Today there was nothing to write because we're waiting for notes; and I could barely get anyone on the phone. I don't find writing stressful at all. It goes well or it goes badly, but I feel better for having done it. Today I felt like was sort of walking back and forth in front of a big wall, muttering, and the gates never opened.
So went out to a movie.
Good Night, and Good Luck is a lovely little piece directed by George Clooney about TV journalist Edward R. Murrow and his effort to topple demogogue Joe McCarthy from his position terrorizing the American people into anti-communist hysteria. The movie is small in scale, set almost entirely at the film studios. Most of the scenes are of a few white guys sitting around smoking and talking, woven in with some period news footage. Still, Clooney creates a lot of drama with those white guys.
From a story point of view, I would have told it differently. I would have started the story earlier. The movie makes it seem so easy. Murrow makes the scary decision to attack McCarthy, and from that moment on the junior senator from Wisconsin is on his way down. The scarier story would have been how McCarthy got to the heights of power by smearing everyone who opposed him. But that might have hit uncomfortably close to home. More comfortable to reassure us that one or two brave men can turn the tide against hysteria, provided, of course, that they're backed by a guy who owns his own network.
I would have liked to know what it cost Murrow to take McCarthy on. I'd have liked to have known his doubts, whatever they were. The Murrow in the movie is stern and brave; only Robert Downey Jr.'s character wonders, "What if we're wrong, what if we're protecting the bad guys?"
But the piece Clooney did direct is still powerful, and beautifully wrought, and worth seeing in this age when the Vice President wants permission to torture enemies of the people, and the President says that anyone who disagrees is unpatriotic.
4 Comments:
I think the decision to start the story where it started was a smart one. It was so focused and economic. By covering more backstory (and focusing that backstory on McCarthy's rise to power) it would've watered down the intensity that was generated by keeping the drama strictly within the confines of the news offices. Clooney's decision made it feel more like a chamber piece -- dealing with a big issue in a small and elegant manner. I wish most biopics took this route and focused on a defining incident in a person's life rather than trying to run the obvious gamut (a la "Ray").
Not to be nitpicky, but maybe the person who decided where to start the story (rightly or wrongly) was not so much Clooney as, oh I don't know, the sciptwriter, Grant Heslov? Sorry, but this is one of my personal bugbears - when a movie's well received, it's always "director X has created a masterpiece" or somesuch praise.
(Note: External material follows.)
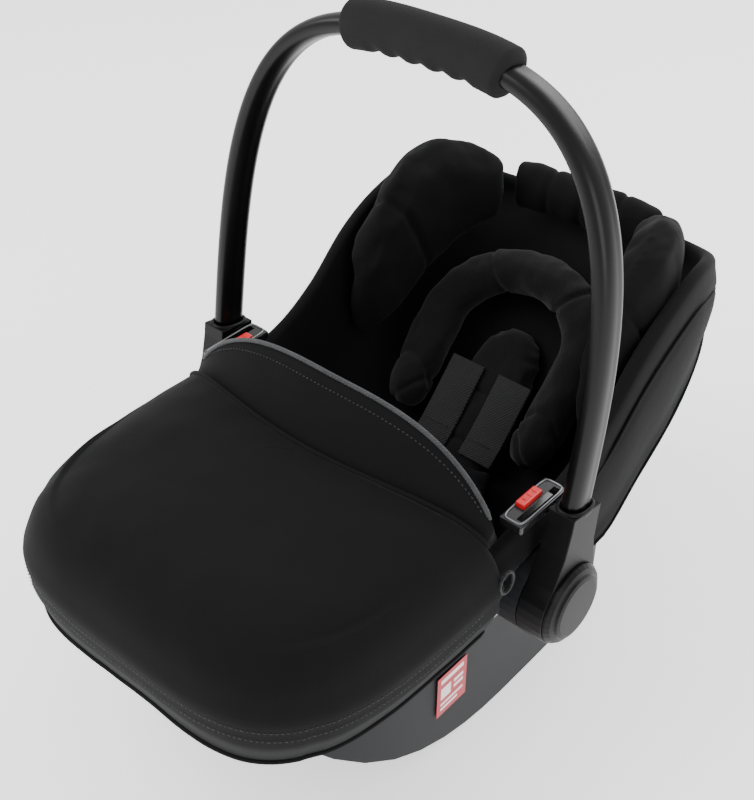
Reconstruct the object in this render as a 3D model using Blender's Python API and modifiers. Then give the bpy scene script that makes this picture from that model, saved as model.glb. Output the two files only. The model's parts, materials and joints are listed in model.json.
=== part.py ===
"""Infant car seat: bucket shell on a rocker base, carrying handle, fabric cover, harness and foot muff.

Metres, +Z up. +Y points to the head end, -Y to the feet, X is across. The handle turns about an X axis.
The seat is laid out from the handle axis (y = 0), then moved so the origin is under its middle, on the floor.
"""

import math

import bmesh
import bpy
from mathutils import Matrix, Vector

# ---- Driving dimensions -------------------------------------------------------------------------------
GAP = 0.0004                     # between pieces that touch
# Bucket shell: plan of the rim, wall and height lines (y from the handle axis, z from the floor)
RIM_HALF_WIDTH = 0.170
RIM_MIDDLE_Y = 0.040
RIM_TO_FOOT = 0.300
RIM_TO_HEAD = 0.316
FOOT_POWER = 3.2                 # squareness of the plan's foot end, head end and of the wall
HEAD_POWER = 4.1
WALL_POWER = 2.9
SHELL_WALL = 0.004
SHELL_FIT = 0.0015               # room left round the shell by what is shaped to it
RIM_LINE = ((-0.26, 0.183), (-0.15, 0.202), (-0.04, 0.227), (0.05, 0.241), (0.10, 0.268),
            (0.145, 0.308), (0.19, 0.333), (0.24, 0.345), (0.29, 0.333), (0.352, 0.302))
FLOOR_LINE = ((-0.26, 0.165), (-0.20, 0.112), (-0.10, 0.076), (0.0, 0.060), (0.08, 0.074),
              (0.15, 0.118), (0.22, 0.184), (0.29, 0.245), (0.352, 0.272))
# Cover: liner inside the shell, roll over the rim and skirt outside
COVER_THICKNESS = 0.004
LINER_GAP = 0.0021
PAD_CLEARANCE = 0.0045
RIM_ROLL = 0.0125
SKIRT_LINE = ((-0.26, 0.168), (-0.12, 0.205), (-0.06, 0.206), (0.02, 0.162), (0.112, 0.137),
              (0.166, 0.173), (0.229, 0.208), (0.277, 0.237), (0.313, 0.252), (0.352, 0.258))
# Rocker base
BASE_INSET = 0.0205              # of the base inside the rim
BASE_WALL = 0.0035
BASE_FRONT_Y = -0.236
BASE_REAR_Y = 0.228
BASE_MIDDLE_Y = 0.020
BASE_POWER = 4.2
FLAT_FRONT_Y = 0.010
FLAT_REAR_Y = 0.135
ROCKER_RADIUS_FRONT = 0.300
ROCKER_RADIUS_REAR = 0.160
RAIL_WIDTH = 0.020
# Handle
HUB_Z = 0.168
HUB_RADIUS = 0.039
HANDLE_REACH = 0.029             # of the handle outside the rim
HANDLE_TOP = 0.412               # grip centre above the hub axis
HANDLE_BEND_START = 0.092
HANDLE_TILT = math.radians(8.8)  # towards the head end
HANDLE_POWER = 3.17
TUBE_WIDTH = 0.030
TUBE_THICKNESS = 0.018
TUBE_POWER = 2.5                 # of the tube's oval section
SOCKET_TOP = 0.092
SOCKET_THICKNESS = 0.025
GRIP_HALF_LENGTH = 0.079
GRIP_RADIUS = 0.020
GRIP_ROUNDING = 0.004
PIN_RADIUS = 0.006
PIN_SINK = 0.001                 # of the pin inside the rim
HUB_SINK = 0.020                 # of the fixed hub inside the rim
HUB_ROOM = 0.008                 # round the hub in the cover's skirt
HUB_NECK = 0.0125                # half height of the button housing
HUB_NECK_Y = 0.043
COLLAR_HALF = 0.0195             # half width of the handle's collar and arm
COLLAR_LENGTH = 0.012
ARM_HALF = 0.0215
ARM_MIDDLE = 0.055
CUT_MARGIN = 0.030               # that a cutter runs past what it cuts
CAP_DEPTH = 0.010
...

When it's not so good, it's the script that's blamed. Maybe there's a history to this script that I'm unaware of and Clooney was involved in the development thereof. But he's not credited with it, so let's give Mr Heslov credit for writing a good script and Clooney kudos for interpeting it well.
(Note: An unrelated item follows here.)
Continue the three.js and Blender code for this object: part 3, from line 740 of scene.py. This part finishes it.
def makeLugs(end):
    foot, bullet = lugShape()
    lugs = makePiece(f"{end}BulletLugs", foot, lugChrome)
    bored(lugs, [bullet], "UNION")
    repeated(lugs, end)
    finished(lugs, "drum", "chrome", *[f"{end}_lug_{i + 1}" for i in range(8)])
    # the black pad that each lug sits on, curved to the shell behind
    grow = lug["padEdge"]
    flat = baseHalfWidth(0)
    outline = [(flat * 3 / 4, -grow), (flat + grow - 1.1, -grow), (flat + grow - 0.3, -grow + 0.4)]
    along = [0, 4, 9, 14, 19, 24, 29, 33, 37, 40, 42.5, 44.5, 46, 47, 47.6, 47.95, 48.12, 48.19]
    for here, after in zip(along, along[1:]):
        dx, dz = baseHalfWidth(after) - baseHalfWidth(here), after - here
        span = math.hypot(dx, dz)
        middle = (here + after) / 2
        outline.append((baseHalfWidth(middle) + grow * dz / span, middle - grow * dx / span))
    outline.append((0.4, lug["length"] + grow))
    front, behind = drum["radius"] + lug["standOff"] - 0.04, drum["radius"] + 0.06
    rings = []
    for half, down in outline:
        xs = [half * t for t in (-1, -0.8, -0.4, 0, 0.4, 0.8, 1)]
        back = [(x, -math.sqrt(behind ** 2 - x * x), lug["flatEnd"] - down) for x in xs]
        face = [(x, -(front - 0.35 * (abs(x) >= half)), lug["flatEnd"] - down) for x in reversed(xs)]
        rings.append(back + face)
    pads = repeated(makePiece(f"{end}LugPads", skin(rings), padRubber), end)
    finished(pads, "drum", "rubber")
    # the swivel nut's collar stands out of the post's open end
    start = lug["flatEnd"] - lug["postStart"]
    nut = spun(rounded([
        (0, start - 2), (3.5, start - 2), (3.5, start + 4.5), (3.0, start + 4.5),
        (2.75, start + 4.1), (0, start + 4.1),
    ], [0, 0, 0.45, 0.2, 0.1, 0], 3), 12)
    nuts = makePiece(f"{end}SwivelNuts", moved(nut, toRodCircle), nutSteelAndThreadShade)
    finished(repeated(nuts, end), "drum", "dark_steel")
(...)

Update: I see that while Clooney isn't credited on IMDB as a writer, in the "Golden Osella" award for screenwriting, both Heslov and Clooney were named, so perhaps my above post was inaccurate, though the sentiment thereof remains.
I certainly understand your comment. I think I was just referring to Clooney because I knew that he was one of the writers (he is credited onscreen and in the poster credit block, regardless of what IMDB says) and since he and Heslov are partners in Section Eight (and Heslov is the film's producer) I assumed that the two developed the project together.